Visalli did not respond to interview requests for this story.


Mary Jo Lopez began working as the Captive Bureau’s Director of Business Development in February 2009, after Stewart signed off on the contract with her newly-created New Jersey-based corporation, Affinitee Group, LLC.

According to the contract, which was obtained by the Caesar Rodney Institute through a FOIA request, Affinitee Group, LLC was chosen to provide “business development and marketing services for State of Delaware, Department of Insurance, Captive Insurance Program.”

In her July 2009 press release that announced the formation of the Captive Bureau, Stewart said Lopez was the “founder” of Affinitee, which she described as “an insurance management consulting firm.”

Affinitee, however, has no working Web site, no client list, a minimal Internet presence and appears to consist of just Lopez.

According to the New Jersey Secretary of State’s Office, Lopez created Affinitee Group, LLC in November 2007. Lopez is the only officer, director or board member listed on the business entity status report.

Affinitee’s phone number is answered by a machine, in which a recorded voice states: “This is Mary Jo Lopez.” There is no mention of Affinitee Group, LLC in the recording.

According to the contract, Lopez/Affinitee can work from home or the Delaware office, and the state will pay her travel costs, which amounted to nearly $5,000 for just three months of 2009.

Despite her title of Director of Business Development and hefty $120,000 annual salary, e-mail correspondence obtained through FOIA indicates that Lopez acts more like Stewart’s personal assistant, arranging meetings, planning travel needs and sending thank-you notes.

An unannounced visit

Rather than housing the Captive Bureau in DOI’s offices in Dover or Wilmington, the bureau is housed in a $4,000-per-month suite on the sixth floor of the One Custom’s House building, located on King Street in Wilmington, across the hall from KISS 101.7 FM.

There are no other DOI offices in the building.

Insurance department insiders say the bureau was moved to an offsite to cut down on scrutiny.

The Caesar Rodney Institute visited the bureau last month.

The Captive Bureau is not marked or identified as a state office.
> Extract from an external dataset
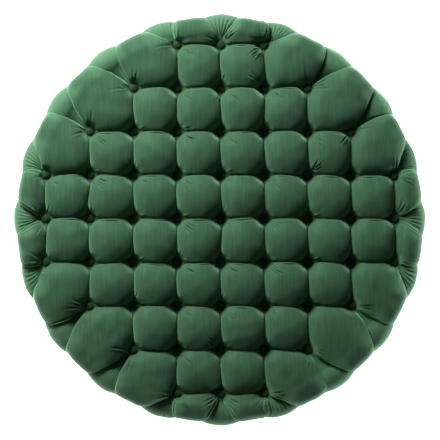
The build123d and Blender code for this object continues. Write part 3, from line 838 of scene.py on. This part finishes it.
class Paint:
    """A node material with a Principled shader, and short calls for the nodes that feed it."""

    def __init__(self, name, rough, **sockets):
        self.material = bpy.data.materials.new(name)
        self.material.use_nodes = True
        self.tree = self.material.node_tree
        self.shader = self.tree.nodes["Principled BSDF"]
        self.shader.inputs["Roughness"].default_value = rough
        for socket, value in sockets.items():
            self.shader.inputs[socket.replace("_", " ")].default_value = value
        self.place = self.tree.nodes.new("ShaderNodeTexCoord").outputs["Object"]

    def node(self, kind, **values):
        made = self.tree.nodes.new(kind)
        for key, value in values.items():
            if key in made.inputs:
                made.inputs[key].default_value = value
            else:
                setattr(made, key, value)
        return made

    def link(self, out, into):
        self.tree.links.new(out, into)

    def mapped(self, scale):
        made = self.node("ShaderNodeMapping", Scale=scale)
        self.link(self.place, made.inputs["Vector"])
        return made.outputs["Vector"]

    def noise(self, scale, detail=2.0, stretch=(1, 1, 1), rough=0.5):
        made = self.node("ShaderNodeTexNoise", Scale=scale, Detail=detail, Roughness=rough)
        self.link(self.mapped(stretch), made.inputs["Vector"])
        return made.outputs["Fac"]

    def ramp(self, value, *stops):
        made = self.node("ShaderNodeValToRGB")
        for n, (place, colour) in enumerate(stops):
            stop = made.color_ramp.elements[n] if n < 2 else made.color_ramp.elements.new(place)
            stop.position = place
            stop.color = (*colour, 1)
        self.link(value, made.inputs["Fac"])
        return made.outputs["Color"]

    def mix(self, factor, a, b):
        made = self.node("ShaderNodeMix", data_type="RGBA", blend_type="MIX")
        for value, socket in ((factor, 0), (a, 6), (b, 7)):
            if isinstance(value, bpy.types.NodeSocket):
                self.link(value, made.inputs[socket])
            else:
                made.inputs[socket].default_value = value
        return made.outputs[2]

    def maths(self, operation, *values):
        made = self.node("ShaderNodeMath", operation=operation)
        for n, value in enumerate(values):
            if isinstance(value, bpy.types.NodeSocket):
                self.link(value, made.inputs[n])
            else:
                made.inputs[n].default_value = value
        return made.outputs[0]

    def between(self, value, low, high):
        made = self.node("ShaderNodeMapRange", interpolation_type="SMOOTHSTEP")
        for socket, bound in (("From Min", low), ("From Max", high)):
            made.inputs[socket].default_value = bound
        self.link(value, made.inputs["Value"])
        return made.outputs["Result"]

    def painted_gusset_sheen(self):
        """Painted sheen: how far the lid's gussets are lightened, where they turn down and catch more light.
        """
        axes = self.node("ShaderNodeSeparateXYZ")
        self.link(self.place, axes.inputs["Vector"])
        x, y = axes.outputs["X"], axes.outputs["Y"]
        square = self.maths("ADD", self.maths("MULTIPLY", x, x), self.maths("MULTIPLY", y, y))
        radius = self.maths("SQRT", square)
        gussets = self.maths("COSINE", self.maths("MULTIPLY", self.maths("ARCTAN2", y, x), float(LOBES)))
        outward = self.between(radius, *GUSSET_SHEEN_RADII)
        above = self.between(axes.outputs["Z"], *GUSSET_SHEEN_HEIGHTS)
        beside = self.maths("MULTIPLY", self.between(gussets, *GUSSET_SHEEN_WAVE), GUSSET_SHEEN_MOST)
        return self.maths("MULTIPLY", self.maths("MULTIPLY", outward, above), beside)

    def colour(self, out):
        self.link(out, self.shader.inputs["Base Color"])

    def bump(self, value, strength, depth):
        made = self.node("ShaderNodeBump", Strength=strength, Distance=depth)
        self.link(value, made.inputs["Height"])
        self.link(made.outputs["Normal"], self.shader.inputs["Normal"])


def velvet(name, depth, lid=False):
    """Short green pile. Less depth mixes the tone towards black as painted shade and weakens the sheen, and
    the lid's copy has a painted sheen that lightens its gussets.
    """
    p = Paint(
        name,
        0.60,
        Sheen_Weight=0.60 * depth,
        Sheen_Roughness=0.5,
        Sheen_Tint=(0.47, 1.0, 0.57, 1),
        Specular_IOR_Level=0.15,
        Specular_Tint=(0.4, 1.0, 0.5, 1),
    )
    nap = p.noise(26, 3, (1, 0.45, 1))
    streak = p.noise(240, 2, (1, 0.07, 0.07))
    pile = p.noise(1500, 2)
    tone = p.ramp(nap, (0.3, (0.020, 0.050, 0.026)), (0.7, (0.027, 0.065, 0.034)))
    tone = p.mix(0.22, tone, p.ramp(streak, (0.3, (0.014, 0.045, 0.024)), (0.7, (0.075, 0.170, 0.098))))
    tone = p.mix(0.18, tone, p.ramp(pile, (0.35, (0.014, 0.042, 0.022)), (0.65, (0.075, 0.165, 0.095))))
    # Painted shade: less depth mixes the tone towards black.
    tone = p.mix(1 - depth, tone, (0, 0, 0, 1))
    # Painted sheen: the lid's copy is lightened on its gussets where they turn down.
    if lid:
        tone = p.mix(p.painted_gusset_sheen(), tone, (*GUSSET_SHEEN_COLOUR, 1))
    p.colour(tone)
    height = p.maths("ADD", p.maths("MULTIPLY", pile, 0.5), p.maths("MULTIPLY", streak, 0.7))
    p.bump(height, 0.25, 0.0006)
    return p.material


def plywood():
    p = Paint("plywood", 0.62)
    grain = p.noise(9, 5, (1, 9, 1), 0.62)
    plies = p.node("ShaderNodeTexWave", wave_type="BANDS", bands_direction="Z", Scale=110.0, Distortion=0.6)
    p.link(p.place, plies.inputs["Vector"])
    tone = p.ramp(grain, (0.30, (0.42, 0.27, 0.14)), (0.68, (0.64, 0.46, 0.27)))
    tone = p.mix(p.maths("MULTIPLY", plies.outputs["Fac"], 0.25), tone, (0.30, 0.18, 0.09, 1))
    p.colour(tone)
    p.bump(grain, 0.25, 0.0008)
    return p.material


def hardboard():
    p = Paint("hardboard", 0.55)
    speck = p.noise(320, 4)
    p.colour(p.ramp(speck, (0.3, (0.13, 0.070, 0.035)), (0.7, (0.24, 0.14, 0.075))))
    p.bump(speck, 0.3, 0.0005)
    return p.material


def woven(name, dark, light, threads, rough=0.9, sheen=0.15):
    p = Paint(name, rough, Sheen_Weight=sheen)
    waves = []
    for direction in ("X", "Y", "Z"):
        wave = p.node("ShaderNodeTexWave", wave_type="BANDS", bands_direction=direction, Scale=threads)
        wave.inputs["Distortion"].default_value = 0.5
        wave.inputs["Detail Scale"].default_value = 2.0
        p.link(p.place, wave.inputs["Vector"])
        waves.append(wave.outputs["Fac"])
    weave = p.maths("MULTIPLY", p.maths("ADD", p.maths("ADD", waves[0], waves[1]), waves[2]), 0.333)
    slub = p.noise(60, 4, (1, 1, 3))
    tone = p.ramp(p.maths("MULTIPLY", p.maths("ADD", weave, slub), 0.5), (0.3, dark), (0.7, light))
    p.colour(tone)
    p.bump(weave, 0.4, 0.0005)
    return p.material


def stained_wood():
    p = Paint("dark_stained_wood", 0.32, Coat_Weight=0.25)
    grain = p.noise(14, 6, (6, 6, 0.8), 0.6)
    p.colour(p.ramp(grain, (0.30, (0.012, 0.007, 0.004)), (0.72, (0.060, 0.032, 0.018))))
    p.bump(grain, 0.15, 0.0006)
    return p.material


def painted_steel():
    p = Paint("black_powder_coat", 0.45, Metallic=0.0, Specular_IOR_Level=0.5)
    orange_peel = p.noise(700, 2)
    p.colour(p.ramp(orange_peel, (0.3, (0.012, 0.012, 0.013)), (0.7, (0.022, 0.022, 0.024))))
    p.bump(orange_peel, 0.25, 0.0003)
    return p.material


def zinc_steel():
    p = Paint("zinc_plated_steel", 0.34, Metallic=1.0)
    haze = p.noise(90, 4)
    p.colour(p.ramp(haze, (0.3, (0.44, 0.44, 0.46)), (0.7, (0.62, 0.62, 0.63))))
    p.bump(p.noise(900, 2, (1, 1, 0.1)), 0.12, 0.0002)
    return p.material


def moulded(name, dark, light, rough):
    p = Paint(name, rough)
    speck = p.noise(500, 3)
    p.colour(p.ramp(speck, (0.3, dark), (0.7, light)))
    p.bump(speck, 0.2, 0.0003)
    return p.material


green = velvet("green_velvet", 1.0)
# the lid's copy carries a painted sheen on its gussets
lid_green = velvet("green_velvet_lid_painted_sheen", 1.0, lid=True)
shaded_button_green = velvet("green_velvet_painted_shade", 0.45)  # for the buttons: the tone darkened as painted shade of the pits they sit in
wood = plywood()
board = hardboard()
lining = woven("lining_cloth", (0.16, 0.16, 0.15), (0.34, 0.34, 0.32), 420)
cambric = woven("black_cambric", (0.006, 0.006, 0.006), (0.022, 0.022, 0.022), 300)
twine_cloth = woven("waxed_twine", (0.42, 0.36, 0.24), (0.66, 0.58, 0.42), 500)
dark_wood = stained_wood()
black_steel = painted_steel()
zinc = zinc_steel()
rubber = moulded("black_rubber", (0.010, 0.010, 0.010), (0.024, 0.024, 0.024), 0.8)
plastic = moulded("black_nylon", (0.012, 0.012, 0.012), (0.028, 0.028, 0.029), 0.5)

by_slot = {
    "velvet": green,
    "foam": twine_cloth,  # wholly under the covers
    "twine": twine_cloth,
    "lining": lining,
    "dust_cloth": cambric,
    "plywood": wood,
    "hardboard": board,
    "dark_wood": dark_wood,
    "steel": zinc,
    "black_steel": black_steel,
    "bumper_rubber": rubber,
    "plastic": plastic,
}
slot_of = {part["node"]: part["material_slot"] for part in frame["record"]["subparts"]}
for name, thing in frame["nodes"].items():
    # The buttons take the velvet darkened with painted shade.
    material = shaded_button_green if name in ("lid_buttons", "base_buttons") else by_slot[slot_of[name]]
    if thing.data.materials:
        for n in range(len(thing.data.materials)):
            thing.data.materials[n] = material
    else:
        thing.data.materials.append(material)
for piece in lid_pieces:
    piece.data.materials.append(lid_green)
drum_cover.data.materials.append(green)

# ---- Floor, light and camera ----------------------------------------------------------------------
floor_data = bpy.data.meshes.new("floor")
FLOOR_HALF = 6.0
floor_corners = [(x * FLOOR_HALF, y * FLOOR_HALF, 0) for x, y in ((-1, -1), (1, -1), (1, 1), (-1, 1))]
floor_data.from_pydata(floor_corners, [], [(0, 1, 2, 3)])
floor = bpy.data.objects.new("floor", floor_data)
bpy.context.scene.collection.objects.link(floor)
pale = Paint("pale_floor", 0.9, Emission_Color=(1, 1, 1, 1), Emission_Strength=1.1)
pale.colour(pale.ramp(pale.noise(3, 2), (0.3, (0.90, 0.90, 0.90)), (0.7, (0.93, 0.93, 0.93))))
floor_data.materials.append(pale.material)

world = bpy.data.worlds.new("studio")
world.use_nodes = True
nodes, links = world.node_tree.nodes, world.node_tree.links
sky = nodes.new("ShaderNodeTexCoord")
direction = nodes.new("ShaderNodeSeparateXYZ")
fade = nodes.new("ShaderNodeMapRange")  # pale round the horizon, dark overhead
fade.interpolation_type = "SMOOTHSTEP"
for socket, value in (("From Min", 0.02), ("From Max", 0.24), ("To Min", 0.7), ("To Max", 0.012)):
    fade.inputs[socket].default_value = value
links.new(sky.outputs["Generated"], direction.inputs["Vector"])
links.new(direction.outputs["Z"], fade.inputs["Value"])
links.new(fade.outputs["Result"], nodes["Background"].inputs["Strength"])
nodes["Background"].inputs["Color"].default_value = (1, 1, 1, 1)
bpy.context.scene.world = world


def area_light(name, place, target, size, power):
    """A round lamp at a place, turned to its target."""
    data = bpy.data.lights.new(name, "AREA")
    data.shape = "DISK"
    data.size = size
    data.energy = power
    lamp = bpy.data.objects.new(name, data)
    lamp.location = place
    aim = np.array(target, float) - np.array(place, float)
    aim /= np.linalg.norm(aim)
    lamp.rotation_euler = (math.acos(-aim[2]), 0, math.atan2(aim[1], aim[0]) - math.pi / 2)
    bpy.context.scene.collection.objects.link(lamp)


area_light("key", (-1.20, 1.87, 1.62), (0, 0, 0.40), size=1.1, power=139)
area_light("soft_top", (-0.6, 0.6, 3.8), (0, 0, 0.3), size=2.4, power=6)
# Two low lamps brighten the turned-down edge of the lid. They stand too low to light its top.
area_light("low_right", (2.3, 0.1, 0.14), (0, 0, 0.36), size=0.5, power=46)
area_light("low_front", (0.5, -2.3, 0.14), (0, 0, 0.36), size=0.5, power=18)

camera_data = bpy.data.cameras.new("camera")
camera = bpy.data.objects.new("camera", camera_data)
bpy.context.scene.collection.objects.link(camera)
DISTANCE = 3.2
VIEW_LEVEL = WIDEST_Z + 0.02
LID_SHARE = 0.937  # of the view's width
FRAME_WIDTH = 2 * LID_RADIUS / LID_SHARE
STEP_BACK, STEP_LEFT = 0.10, 0.09  # the view is not quite plumb
AIM_X, AIM_Y = -0.0018, -0.0038
camera.location = (AIM_X - STEP_LEFT, AIM_Y - STEP_BACK, VIEW_LEVEL + DISTANCE)
camera.rotation_euler = (math.atan(STEP_BACK / DISTANCE), -math.atan(STEP_LEFT / DISTANCE), 0)
camera_data.angle = 2 * math.atan(FRAME_WIDTH / 2 / DISTANCE)
camera_data.clip_end = 50
bpy.context.scene.camera = camera
bpy.context.scene.view_settings.view_transform = "Standard"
It’s only identified by a “602” on the door, in self-adhesive mailbox numbers.

Neither Kinion nor Ianni or Lopez were present.

None of their offices were labeled. There were no names on desks or doors. Their offices had no pictures, photos or bric-a-brac on the walls or desks. One office had cardboard boxes piled where a visitor would sit. It appeared as though they weren’t being used.
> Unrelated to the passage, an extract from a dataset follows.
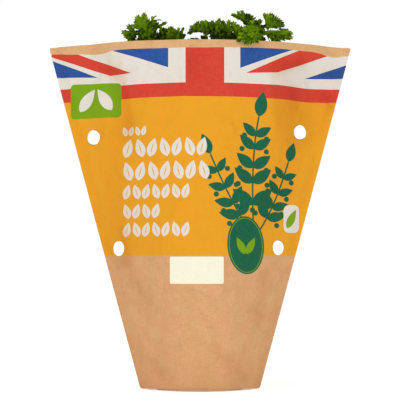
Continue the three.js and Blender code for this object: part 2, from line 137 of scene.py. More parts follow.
def startMaterial(name):
    material = bpy.data.materials.new(name)
    material.use_nodes = True
    material.node_tree.nodes.clear()
    return material, material.node_tree, addNode(material.node_tree, "TexCoord").outputs["Object"]


def perMetre(size):  # the scale of a pattern whose features are this many millimetres apart
    return 1000 / size


# Kraft paper. Brown and uncoated, so it is dull, with long pulp fibres and a cloudy, mottled sheet.
kraft = {
    "pinkish": "#C8966B",
    "straw": "#C3996A",
    "tintSize": 13,
    "cloudColour": "#A67046",
    "cloudSize": 11,
    "inside": ("#C08B60", "#B98F60"),
    "rimColour": "#C59E70",  # the bare strip along the rim, rubbed paler
    "rimFrom": 262,
    "rimBlend": 4,
    "footShadeTo": 30,  # painted shade: the foot is drawn darker up to here
    "roughness": 0.82,
    "ior": 1.47,
    "fibreLength": 6.0,
    "fibreWidth": 0.9,  # real fibres are 0.03 mm across, too fine to show, so they are drawn coarser
    "fibreTilt": 7,
    "upFibres": 0.45,  # the share of the fibres that stand upright
    "fibreHeight": 0.035,
    "bareShares": {"rubbed": 0.8, "clouds": 0.3, "footShade": 0.25, "fibres": 0.35},  # how far each one shows
    "inkClouds": 0.25,
    "creasePaintedShade": (0.88, 0.78, 0.66, 1.0),  # the painted shade of a crease: what it leaves of each colour of light
    "wrinkleSize": 18,  # handling leaves a web of fine wrinkles about this far apart
    "wrinkleHeight": 2.2,
}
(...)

The entire suite has a temporary, just-moved-in feel.

When asked whether Kinion was in the suite, a staffer who asked not to be identified said he may arrive later in the week.

“He commutes,” she said. “He doesn’t get reimbursed for travel.”

Lopez, she said, was absent because the electricity was out at her New Jersey home.

She did not know Ianni’s whereabouts.

“They haven’t been here for March or February because of the snow,” she said. “March and February were pretty bad.”

Kinion, Ianni and Lopez received a combined total of $84,000 taxpayer dollars for March and February.

Where’s the money going?

Of all the state insurance departments in the country, the Delaware Department of Insurance, at $25 million, has the 14th largest budget, according to the most recent data available from the National Association of Insurance Commissioners (NIAC).

Delaware DOI’s budget is greater even than Pennsylvania’s, whose insurance office operates on $23.5 million, even though they bring in nearly eight-times more revenue than Delaware, and have nearly four-times as many employees: 303 compared to the 81 employees working for Stewart.

Delaware’s insurance department is also the least efficient office in the region. Employee efficiency ratios show that Pennsylvania, Maryland, New Jersey and Virginia all produce more revenue for their states, per employee. In addition, Delaware spends more money to collect its revenue dollars when compared to the surrounding states.

A history of not commenting

None of the current or former DOI staffers interviewed by the Caesar Rodney Institute for this special report were willing to allow their names to be used in this story.

Many former DOI employees are still involved with the insurance industry, and are concerned their current employers would suffer if they spoke on-the-record. They said their firms could be banned from the state’s lucrative insurance market.

Current DOI staffers say they’d be fired for speaking publically about the department’s failings.

Commissioner Stewart was not willing to be interviewed for this special report.

Instead of the standard, face-to-face interview sought by the Caesar Rodney Institute, Stewart and her Chief of Staff Jacobson insisted they would only respond to questions submitted in writing.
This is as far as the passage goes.